The Argos are trying to boost the interest in football and grow new fan bases in schools that represent Toronto's changing demographics. The new attention on football at Porter has helped propel the flag football team too.

"This place didn't have school spirit for many years," said Porter's principal, George Mavraganis, during the semi-final game. "But football has been a real enhancement to school spirit here. I would like to organize a bus full of students to go support these girls in the championship game. This is special."

The girls celebrate after their convincing 20-0 semi-final win over Earl Haig Secondary School, circled up, arm in arm, cheering, jumping, roaring like pros in an NFL huddle. "Eagles – Eagles – We are the Eagles."

They play a four-down game with all the same positions as traditional football, but with no equipment, and instead of tackling players to end the down, defenders must remove a flag from the carrier's flag belt. The team draws girls of all sizes and athletic abilities.

A handful of football-loving teachers at the school have combined with a volunteer coach from the community to lead them. The girls lunched together in chalk-talk sessions with the coaches to learn the rules, plays and formations.

"When I see football on TV now, I stop and take a look, and I recognize plays they run – it's not something I ever watched before," said Saleh, whose family came from Lebanon before she was born. "My family likes it and is learning it too. They come to my games and support me all the way."

Quarterback Sweet Cunanan is the team's leader, a speedy multisport athlete at Porter who emigrated from the Philippines as a baby.

"Canada is a multicultural place, and learning this sport with all these girls for four years has been a blast," said Cunanan. "There are some people here that say 'What's flag football? That's not a real sport.' But we show that it is a real sport, and we're really good at it."

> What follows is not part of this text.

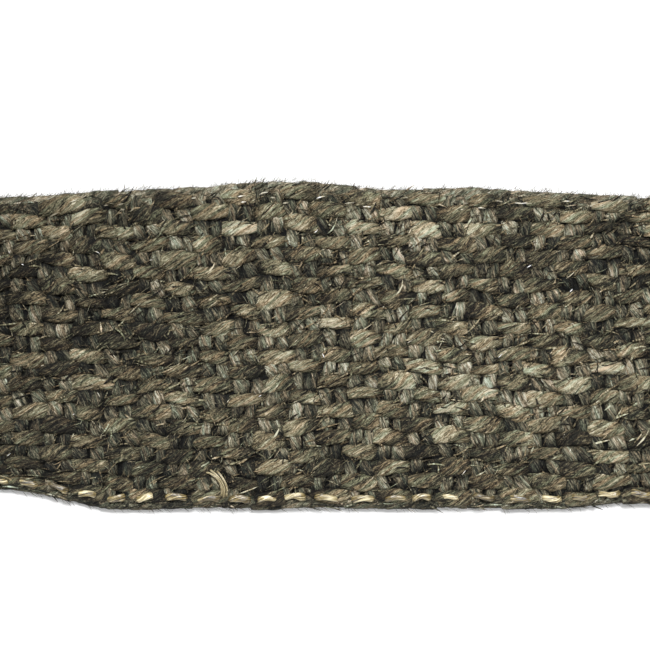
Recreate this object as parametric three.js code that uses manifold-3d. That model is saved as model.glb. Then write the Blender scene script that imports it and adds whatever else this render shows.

Defensive back Fareen Hasnat says when her family calls from Bangladesh, they are surprised but fascinated to learn that a young girl is playing competitive sports. Her mother at first wanted her to focus on her studies, but now she's in the bleachers at every home game, cheering wildly for the girls.

"It's physical exercise for my daughter, it's fresh for her mind and she has lost weight," said Hasnat's mother, Khaleda Begum. "She's always so happy after her games. I like it very much now, too."

Another player, Nooria Alam, whose parents were Afghan refugees, says during a recent visit to Afghanistan she taught her relatives how to play flag football.

"At the end of the day, my family is happy if I'm happy," said Alam. "We all really love what we do, and I think that reflects on how our parents now perceive football."

Many of the girls on the team are also responsible for helping raise their younger siblings. So the team lets the little ones tag along to practices, go along on runs. Still, that hasn't been the story for all players at Porter.

"We try to be as flexible as possible with these players because we want them to have their youth rather than give up their activities in order to help their families with the child-rearing," said Stephanie Repar, team general manager and a physical education teacher at Porter. "But I've seen kids make the team, get one parent to sign off on it, then later the other parent finds out, and is told 'No, sports aren't for girls.' I want them to see female role models say, 'Sure you can play, sports are for everyone.'"

Many of Porter's best players will graduate this year. A local women's flag football league has already been asking for the graduates to come join them next year.

"The banners around the school are really dated, and I think we have the team to win the school a new championship," said Repar. "We're already seeing more girls wanting to try it in gym class. A championship could draw more girls to be part of this next year."